Rutte also moved to reassure Washington: he told Trump he could expect allies to stand by the United States if it were attacked. Yet his public counsel to European politicians — “keep dreaming” if you think Europe can go it alone — hardened the debate over strategic autonomy and served as a reminder that defence industrialisation and force generation would be politically and economically painful.

The immediate significance is twofold. First, NATO cohesion comes under pressure whenever allied leaders appear closer to one another than to their own electorates; perceptions that Rutte and Trump are unusually aligned have fuelled domestic criticism across Europe. Second, the Greenland row spotlights the Arctic’s increasing geopolitical value as warming seas and new shipping routes attract great‑power interest and complicate allied diplomacy.
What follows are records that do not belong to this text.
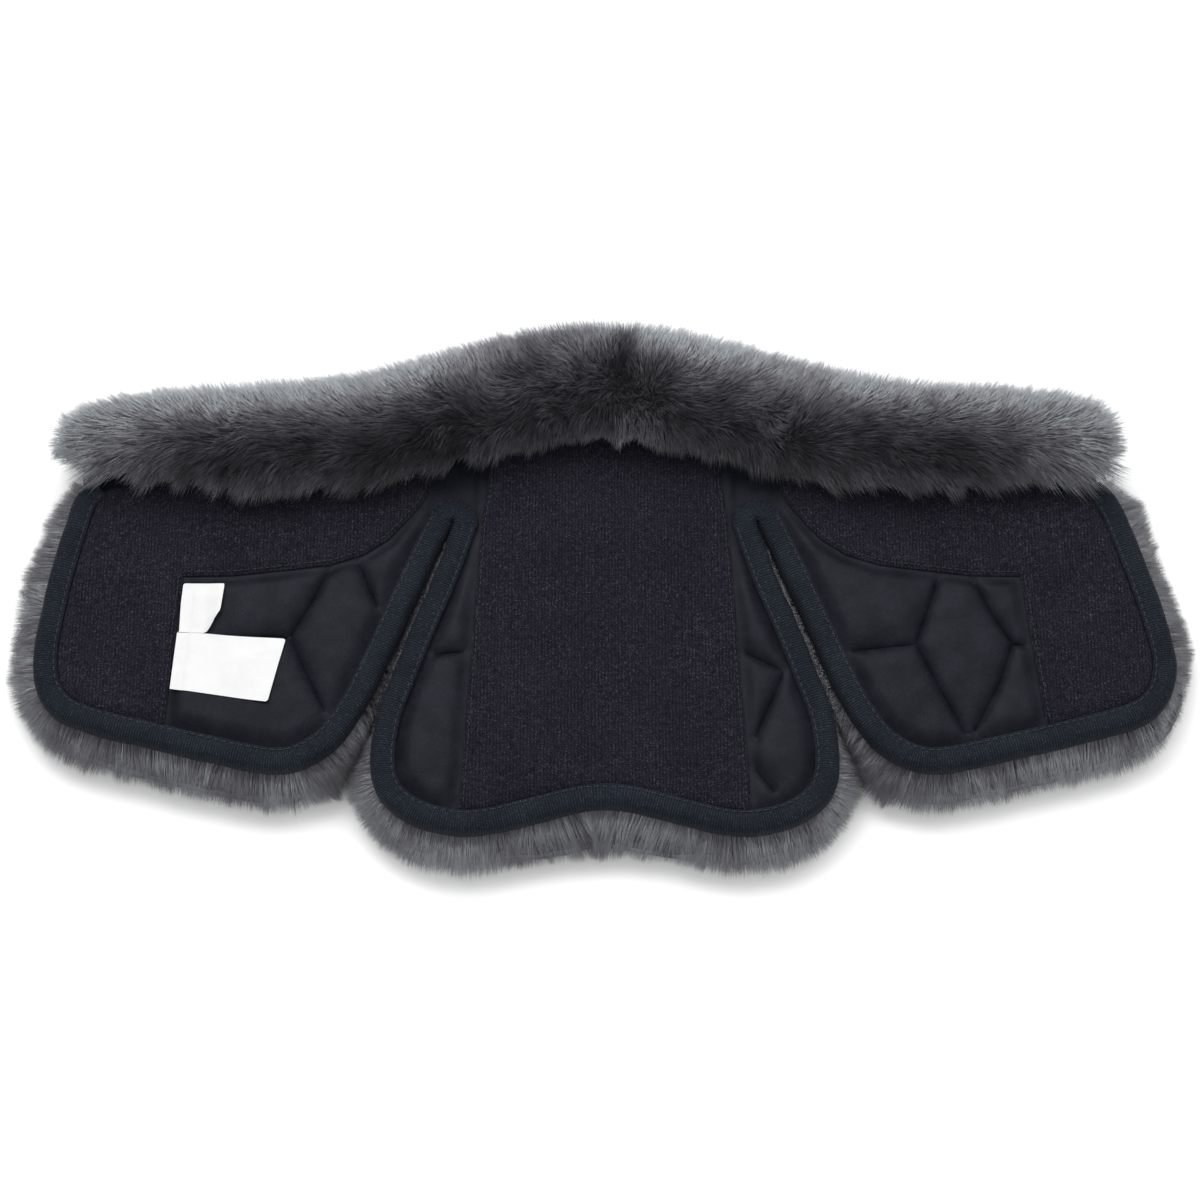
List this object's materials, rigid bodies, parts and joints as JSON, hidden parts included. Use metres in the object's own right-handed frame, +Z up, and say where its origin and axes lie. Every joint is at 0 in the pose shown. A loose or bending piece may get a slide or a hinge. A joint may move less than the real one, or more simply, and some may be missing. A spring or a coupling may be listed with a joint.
{
  "type": "lambskin girth cover",
  "caption": "Sheepskin sleeve for an anatomic short girth: three hook-and-loop flaps and a rolled fur edge, lying on its wool.",
  "frame": {"origin": "middle of the bounding box, on the surface it lies on", "axes": "+X along the rolled edge to the right wing, +Y from the flaps to the rolled edge, +Z up from the wool to the lining"},
  "size_m": [0.5361, 0.256, 0.058],
  "materials": {
    "wool": "dense clipped wool, dark at the root and lighter at the tip",
    "skin": "suede side of the skin",
    "wadding": "non-woven wadding",
    "lining": "quilted satin cotton",
    "loop": "brushed loop fabric for hook-and-loop",
    "tape": "ribbed binding tape",
    "thread": "polyester sewing thread",
    "filling": "soft foam strip",
    "label": "white woven satin label"
  },
  "bodies": {
    "band": {"band_wool": "wool", "band_wadding": "wadding", "band_lining": "lining", "left_band_loop_panel": "loop", "centre_band_loop_panel": "loop", "right_band_loop_panel": "loop", "left_roll_wool": "wool", "left_roll_skin": "skin", "left_roll_filling": "filling", "left_slit_binding": "tape", "left_band_binding": "tape", "right_roll_wool": "wool", "right_roll_skin": "skin", "right_roll_filling": "filling", "right_slit_binding": "tape", "right_band_binding": "tape"},
    "left_flap": {"left_flap_wool": "wool", "left_flap_skin": "skin", "left_flap_wadding": "wadding", "left_flap_lining": "lining", "left_flap_loop_panel": "loop", "left_flap_binding": "tape", "left_flap_stitching": "thread"},
    "centre_flap": {"centre_flap_wool": "wool", "centre_flap_skin": "skin", "centre_flap_wadding": "wadding", "centre_flap_lining": "lining", "centre_flap_loop_panel": "loop", "centre_flap_binding": "tape", "centre_flap_stitching": "thread"},
    "right_flap": {"right_flap_wool": "wool", "right_flap_skin": "skin", "right_flap_wadding": "wadding", "right_flap_lining": "lining", "right_flap_loop_panel": "loop", "right_flap_binding": "tape", "right_flap_stitching": "thread"},
    "size_label": {"size_label": "label"},
    "maker_label": {"maker_label": "label"}
  },
  "joints": [
    {"name": "left_flap_fold", "type": "hinge", "parent": "band", "child": "left_flap", "pos_m": [-0.157, 0.034, 0.0302], "axis": [-1, 0, 0], "range_deg": [0, 45], "deforming": ["left_flap_wool", "left_flap_binding"]},
    {"name": "centre_flap_fold", "type": "hinge", "parent": "band", "child": "centre_flap", "pos_m": [0, 0.034, 0.0302], "axis": [-1, 0, 0], "range_deg": [0, 45], "deforming": ["centre_flap_wool", "centre_flap_binding"]},
    {"name": "right_flap_fold", "type": "hinge", "parent": "band", "child": "right_flap", "pos_m": [0.157, 0.034, 0.0302], "axis": [-1, 0, 0], "range_deg": [0, 45], "deforming": ["right_flap_wool", "right_flap_binding"]},
    {"name": "size_label_lift", "type": "hinge", "parent": "left_flap", "child": "size_label", "pos_m": [-0.1894, 0.003, 0.0279], "axis": [-0.0693, -0.9976, 0], "range_deg": [0, 80]},
    {"name": "maker_label_lift", "type": "hinge", "parent": "left_flap", "child": "maker_label", "pos_m": [-0.1911, -0.0206, 0.0279], "axis": [-0.0702, -0.9975, 0], "range_deg": [0, 80]}
  ]
}
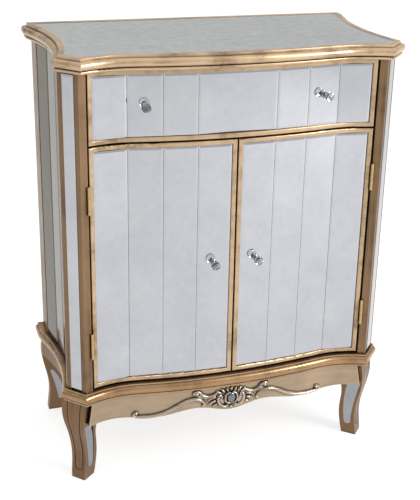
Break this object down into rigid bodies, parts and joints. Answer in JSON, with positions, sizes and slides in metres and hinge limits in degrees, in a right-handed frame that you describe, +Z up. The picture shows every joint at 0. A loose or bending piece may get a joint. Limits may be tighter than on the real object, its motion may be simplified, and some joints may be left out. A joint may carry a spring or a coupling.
{
  "type": "mirrored cabinet",
  "caption": "Low free-standing cabinet with a serpentine mirrored front, a drawer above a pair of hinged doors, canted corners and cabriole legs.",
  "frame": {"origin": "on the floor, under the middle of the cabinet's bounding box", "axes": "+X to the right of someone facing the doors, +Y to the back, +Z up"},
  "size_m": [0.714, 0.3718, 0.9],
  "materials": {
    "gilt_wood": "champagne gold leaf paint, satin",
    "gilt_metal": "antique silver gilt, dark in the hollows",
    "mirror": "silvered glass",
    "aged_mirror": "antiqued silvered glass",
    "wood_inside": "stained board",
    "steel": "plain",
    "brass": "satin",
    "chrome": "polished",
    "crystal": "clear, faceted",
    "black_plastic": "plain"
  },
  "bodies": {
    "carcass": {"apron_back": "wood_inside", "apron_front": "gilt_wood", "apron_left": "gilt_wood", "apron_right": "gilt_wood", "back_panel": "wood_inside", "base_moulding": "gilt_wood", "cabinet_floor": "wood_inside", "corner_blocks": "wood_inside", "door_catches": "black_plastic", "drawer_runners": "wood_inside", "dust_board": "wood_inside", "hinge_leaves_fixed": "brass", "hinge_pins": "brass", "hinge_screws_fixed": "brass", "leg_back_left": "gilt_wood", "leg_back_right": "gilt_wood", "leg_front_left": "gilt_wood", "leg_front_right": "gilt_wood", "leg_mirrors": "mirror", "ornament": "gilt_metal", "ornament_cabochon": "gilt_metal", "post_front_left": "gilt_wood", "post_front_right": "gilt_wood", "post_mirrors": "mirror", "shelf": "wood_inside", "shelf_pins": "steel", "side_mirrors_left": "aged_mirror", "side_mirrors_right": "aged_mirror", "side_panel_left": "wood_inside", "side_panel_right": "wood_inside", "stile_rear_left": "gilt_wood", "stile_rear_right": "gilt_wood", "top_board": "gilt_wood", "top_mirror": "aged_mirror"},
    "door_left": {"door_left_frame": "gilt_wood", "door_left_hinge_leaves": "brass", "door_left_knob": "crystal", "door_left_knob_base": "chrome", "door_left_mirrors": "mirror", "door_left_panel": "wood_inside", "door_left_screws": "steel", "door_left_strike_plate": "steel"},
    "door_right": {"door_right_frame": "gilt_wood", "door_right_hinge_leaves": "brass", "door_right_knob": "crystal", "door_right_knob_base": "chrome", "door_right_mirrors": "mirror", "door_right_panel": "wood_inside", "door_right_screws": "steel", "door_right_strike_plate": "steel"},
    "drawer": {"drawer_back": "wood_inside", "drawer_bottom": "wood_inside", "drawer_frame": "gilt_wood", "drawer_front_board": "wood_inside", "drawer_knob_bases": "chrome", "drawer_knob_screws": "steel", "drawer_knobs": "crystal", "drawer_mirrors": "mirror", "drawer_side_left": "wood_inside", "drawer_side_right": "wood_inside"}
  },
  "joints": [
    {"name": "drawer_slide", "type": "slide", "parent": "carcass", "child": "drawer", "axis": [0, -1, 0], "range_m": [0, 0.25]},
    {"name": "door_right_hinge", "type": "hinge", "parent": "carcass", "child": "door_right", "pos_m": [0.29025, -0.1547, 0.475], "axis": [0, 0, 1], "range_deg": [0, 110]},
    {"name": "door_left_hinge", "type": "hinge", "parent": "carcass", "child": "door_left", "pos_m": [-0.29025, -0.1547, 0.475], "axis": [0, 0, -1], "range_deg": [0, 110]}
  ]
}
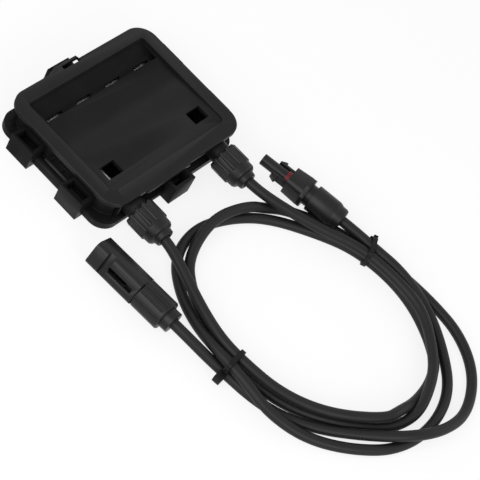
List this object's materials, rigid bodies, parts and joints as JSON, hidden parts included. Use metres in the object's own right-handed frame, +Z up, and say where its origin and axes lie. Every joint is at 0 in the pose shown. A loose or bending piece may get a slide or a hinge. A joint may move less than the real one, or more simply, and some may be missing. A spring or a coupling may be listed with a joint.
{
  "type": "pv_junction_box",
  "caption": "Black solar panel junction box lying on its clip-on lid, adhesive face up, with two coiled and tied leads ending in a plug and a socket",
  "frame": {"origin": "middle of the underside of the box, leads left out", "axes": "X along the long sides, Y from the glands to the back latch, Z up from the lid to the adhesive face"},
  "size_m": [0.1577, 0.289, 0.021],
  "materials": {
    "housing": "satin",
    "fitting": "satin",
    "cage": "matte",
    "seal": "matte",
    "red_seal": "satin",
    "tinned_copper": "satin",
    "clip_steel": "satin",
    "diode": "satin",
    "cable_jacket": "satin",
    "tie": "satin"
  },
  "bodies": {
    "base": {"base_housing": "housing", "terminal_rail_1": "tinned_copper", "terminal_rail_2": "tinned_copper", "terminal_rail_3": "tinned_copper", "terminal_rail_4": "tinned_copper", "bypass_diode_1": "diode", "bypass_diode_2": "diode", "bypass_diode_3": "diode", "ribbon_clips": "clip_steel", "conductor_left": "tinned_copper", "conductor_right": "tinned_copper", "gland_seal_left": "seal", "gland_seal_right": "seal", "gland_cage_left": "cage", "gland_cage_right": "cage", "cable_left": "cable_jacket", "cable_right": "cable_jacket", "cable_tie_left": "tie", "cable_tie_right": "tie", "socket_housing": "fitting", "socket_pin": "tinned_copper", "socket_seal": "seal", "socket_cage": "cage", "plug_housing": "fitting", "plug_contact": "tinned_copper", "plug_face_seal": "red_seal", "plug_seal": "seal", "plug_cage": "cage"},
    "lid": {"lid": "housing", "lid_gasket": "seal"},
    "gland_nut_left": {"gland_nut_left": "fitting"},
    "gland_nut_right": {"gland_nut_right": "fitting"},
    "socket_nut": {"socket_nut": "fitting"},
    "plug_nut": {"plug_nut": "fitting"}
  },
  "joints": [
    {"name": "lid_slide", "type": "slide", "parent": "base", "child": "lid", "axis": [0, 0, -1], "range_m": [0, 0.02]},
    {"name": "gland_nut_left_turn", "type": "hinge", "parent": "base", "child": "gland_nut_left", "pos_m": [-0.034, -0.04625, 0.0115], "axis": [0, 1, 0], "continuous": true},
    {"name": "gland_nut_right_turn", "type": "hinge", "parent": "base", "child": "gland_nut_right", "pos_m": [0.034, -0.04625, 0.0115], "axis": [0, 1, 0], "continuous": true},
    {"name": "socket_nut_turn", "type": "hinge", "parent": "base", "child": "socket_nut", "pos_m": [-0.0668, -0.08625, 0.0093], "axis": [-0.041, 0.9992, 0], "continuous": true},
    {"name": "plug_nut_turn", "type": "hinge", "parent": "base", "child": "plug_nut", "pos_m": [0.0621, -0.09325, 0.0097], "axis": [-0.1697, 0.9855, 0], "continuous": true}
  ]
}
Longer term, the episode exposes an awkward strategic arithmetic for Europe: national defence budgets, procurement pipelines and deterrent capabilities are a generation of work away from substituting for U.S. power. That reality will either push European states toward deeper defence integration and higher spending, with all the political headaches that entails, or toward a pragmatic acceptance that NATO — warts and all — remains the linchpin of continental security.